Abstract: Large numbers of low-to-medium resolution spectra of M-type dwarf stars from both the local Galactic disk and halo are available from various surveys. In order to fully exploit these data, we develop a template-fit method using a set of empirically assembled M dwarf/subdwarf classification templates, based on the measurements of the TiO and CaH molecular bands, to classify M dwarfs/subdwarfs by spectral type and metallicity class. We further present a pipeline to automatically determine the effective temperature, metallicity ([M/H]), alpha-element to iron abundance ratio ([alpha/Fe]), and surface gravity of M dwarfs/subdwarfs using the latest version of BT-Settl model atmospheres. We apply these methods to a set of low-to-medium resolution optical spectra of 1,544 high proper-motion (> 0.4"/yr) M dwarfs/subdwarfs.
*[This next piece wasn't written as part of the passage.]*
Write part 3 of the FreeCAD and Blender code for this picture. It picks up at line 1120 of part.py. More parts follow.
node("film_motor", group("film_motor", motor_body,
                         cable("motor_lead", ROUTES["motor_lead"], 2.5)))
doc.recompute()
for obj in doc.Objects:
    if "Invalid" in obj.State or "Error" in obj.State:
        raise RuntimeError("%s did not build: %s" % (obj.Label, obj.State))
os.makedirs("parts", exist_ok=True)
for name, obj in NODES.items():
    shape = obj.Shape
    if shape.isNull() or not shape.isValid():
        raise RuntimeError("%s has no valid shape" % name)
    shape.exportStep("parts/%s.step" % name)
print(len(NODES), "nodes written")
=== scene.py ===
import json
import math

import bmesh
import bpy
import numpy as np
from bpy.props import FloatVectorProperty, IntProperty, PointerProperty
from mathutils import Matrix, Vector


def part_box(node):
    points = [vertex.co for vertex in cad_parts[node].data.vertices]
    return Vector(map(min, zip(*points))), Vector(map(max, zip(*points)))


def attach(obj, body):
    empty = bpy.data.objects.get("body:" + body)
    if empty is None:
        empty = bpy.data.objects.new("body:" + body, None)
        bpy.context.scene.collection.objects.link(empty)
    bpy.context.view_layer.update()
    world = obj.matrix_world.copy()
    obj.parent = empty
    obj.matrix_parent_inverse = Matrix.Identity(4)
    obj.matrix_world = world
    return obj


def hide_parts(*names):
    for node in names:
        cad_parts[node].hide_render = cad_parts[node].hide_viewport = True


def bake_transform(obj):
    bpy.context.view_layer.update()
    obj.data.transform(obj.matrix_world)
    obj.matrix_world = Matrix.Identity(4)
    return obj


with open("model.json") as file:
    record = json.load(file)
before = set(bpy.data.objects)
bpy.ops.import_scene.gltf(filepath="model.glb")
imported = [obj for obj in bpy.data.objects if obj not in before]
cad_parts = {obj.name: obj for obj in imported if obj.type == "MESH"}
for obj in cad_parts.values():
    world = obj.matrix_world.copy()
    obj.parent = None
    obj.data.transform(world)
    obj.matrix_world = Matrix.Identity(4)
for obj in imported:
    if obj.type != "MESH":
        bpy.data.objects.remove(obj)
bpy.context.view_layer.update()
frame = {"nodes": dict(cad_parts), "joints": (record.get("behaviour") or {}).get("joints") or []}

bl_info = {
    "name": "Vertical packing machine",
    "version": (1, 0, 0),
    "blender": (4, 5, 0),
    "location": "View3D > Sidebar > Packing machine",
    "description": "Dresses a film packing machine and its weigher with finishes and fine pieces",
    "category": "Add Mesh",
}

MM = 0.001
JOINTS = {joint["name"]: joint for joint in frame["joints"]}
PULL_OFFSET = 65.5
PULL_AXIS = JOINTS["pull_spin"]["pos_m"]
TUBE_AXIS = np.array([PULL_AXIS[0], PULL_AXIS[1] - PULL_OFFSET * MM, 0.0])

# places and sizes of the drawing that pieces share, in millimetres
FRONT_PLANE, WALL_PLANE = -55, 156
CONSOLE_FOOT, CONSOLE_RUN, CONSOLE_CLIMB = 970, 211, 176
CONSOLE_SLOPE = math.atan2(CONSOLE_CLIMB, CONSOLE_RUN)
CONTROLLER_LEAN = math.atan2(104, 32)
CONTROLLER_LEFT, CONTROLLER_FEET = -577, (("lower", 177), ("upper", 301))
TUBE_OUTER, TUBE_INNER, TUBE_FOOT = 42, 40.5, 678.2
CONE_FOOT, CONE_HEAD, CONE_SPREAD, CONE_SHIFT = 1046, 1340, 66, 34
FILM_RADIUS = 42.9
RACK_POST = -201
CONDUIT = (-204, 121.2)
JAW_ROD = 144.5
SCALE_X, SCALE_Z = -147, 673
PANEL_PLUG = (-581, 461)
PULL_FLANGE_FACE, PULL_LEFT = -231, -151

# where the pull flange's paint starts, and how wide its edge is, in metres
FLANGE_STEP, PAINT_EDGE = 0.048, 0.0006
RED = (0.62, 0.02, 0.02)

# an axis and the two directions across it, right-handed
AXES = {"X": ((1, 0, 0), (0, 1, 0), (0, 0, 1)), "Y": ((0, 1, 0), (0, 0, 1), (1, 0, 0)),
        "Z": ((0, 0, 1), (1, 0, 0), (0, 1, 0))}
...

Our metallicity estimates appear to be consistent with the expected color-magnitude variation of stars relative to atmospheric composition, as our sample shows a clear stratification with respect to metallicity in the Gaia H-R diagram. Furthermore, the measured chemical parameters of the two components in 48 binary systems are in a good agreement with each other, which suggest a precision of 0.22 dex in [M/H], 0.08 dex in [alpha/Fe], and 0.16 dex in the combined index [alpha/Fe]+[M/H]. There is also a good consistency between metallicity class, obtained from the empirical classification templates, and the index [alpha/Fe]+M/H, obtained from model-fitting, which means that the more easily measured metallicity class can be used as a relatively reliable indicator of absolute alpha-element abundance, [alpha/H], in low-mass stars. Finally, we examine the distribution of our stars in the [alpha/Fe] vs. [M/H] diagram, which shows evidence of clustering in chemical abundance makeup, suggestive of discrete populations among the local disk and halo stars.